Although Moyzisch had some Jewish heritage, he was still accepted into the Nazi Sicherheitsdienst (SD). This was accomplished in part by him becoming a member of the Nazi Party in 1932.

Starting from 1938, he was the Press Officer of the Reichsstatthalter (Reich Governor) Office in Vienna.

Between 1940–1944, Moyzisch held the official title of assistant commercial attaché in Ankara, while secretly working there as head of the intelligence office, first as chief of the Sicherheitsdienst (SD) office - Himmler's Reich Security Main Office (RSHA) ran the SD, which had a foreign department - and later for the RSHA's Referat VI C 12, in charge of Turkey, Iran and Afghanistan. He reported to Walter Schellenberg while in Ankara during 1941–1944. Moyzisch lived in Ankara with his wife and son, but he was unable to get his mother and sister out of Germany. Schellenberg and Himmler were quite impressed by the efficient, professional, and friendly manner in which he worked. An SS officer intervened when an anonymous letter was sent to the regime stating that Moyzisch was part Jewish.

==Cicero Affair==

'Cicero' is the SD code name given by the Germans to Elyesa Bazna, a valet for the British ambassador Sir Hughe Knatchbull-Hugessen in the city of Ankara in Turkey, a neutral country during most part of World War II.

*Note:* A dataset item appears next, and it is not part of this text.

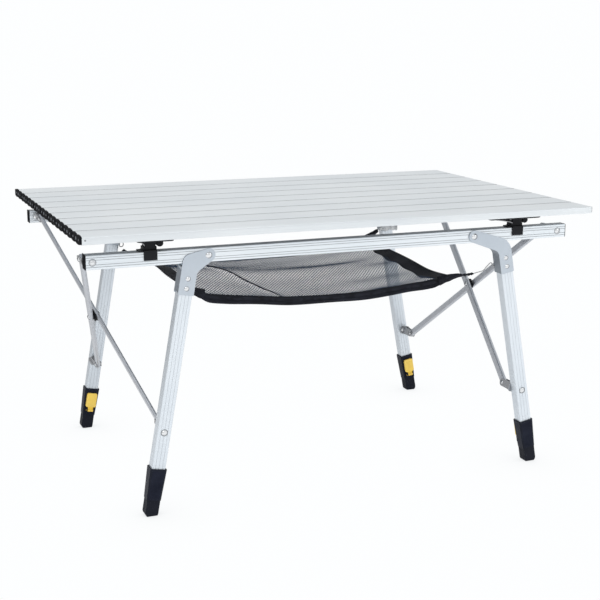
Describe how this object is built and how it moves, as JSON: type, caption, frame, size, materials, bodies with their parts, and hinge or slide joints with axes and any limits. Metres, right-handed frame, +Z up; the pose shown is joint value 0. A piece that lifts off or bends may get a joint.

The information that he leaked is believed to have been potentially among the more damaging disclosures made by a Second World War spy but conflicts inside the highest echelons of the German government meant that little if any of it was acted upon.

==After the war==
In May 1945, after the end of World War II, Moyzisch went into hiding in Austria but two months later he was tracked down by the British services. He was aggressively interviewed by the Allies and gave witness during war trials at Nuremberg, after which he went back to his journalistic activity and wrote a book to address rumors and explain his role during the war. He was never charged with a war crime.

==Operation Cicero==
Moyzisch published his memoirs in 1950 with a book named Operation Cicero. (Note: Both books by Bazna and Moyzisch had "factual errors", according to Jefferson Adams.) Richard Wires, author of The Cicero Spy Affair stated that he found the book to be a "sensational narrative" with misrepresentations and omissions. Wires speculated that Moyzisch may not have known that Bazna was still alive. Franz von Papen and Allen Dulles, wartime head of the OSS, suggested that there was more to the story than what had emerged in the book. Neither elaborated. Twelve years later, in 1962, I was Cicero was published by 'Cicero' himself.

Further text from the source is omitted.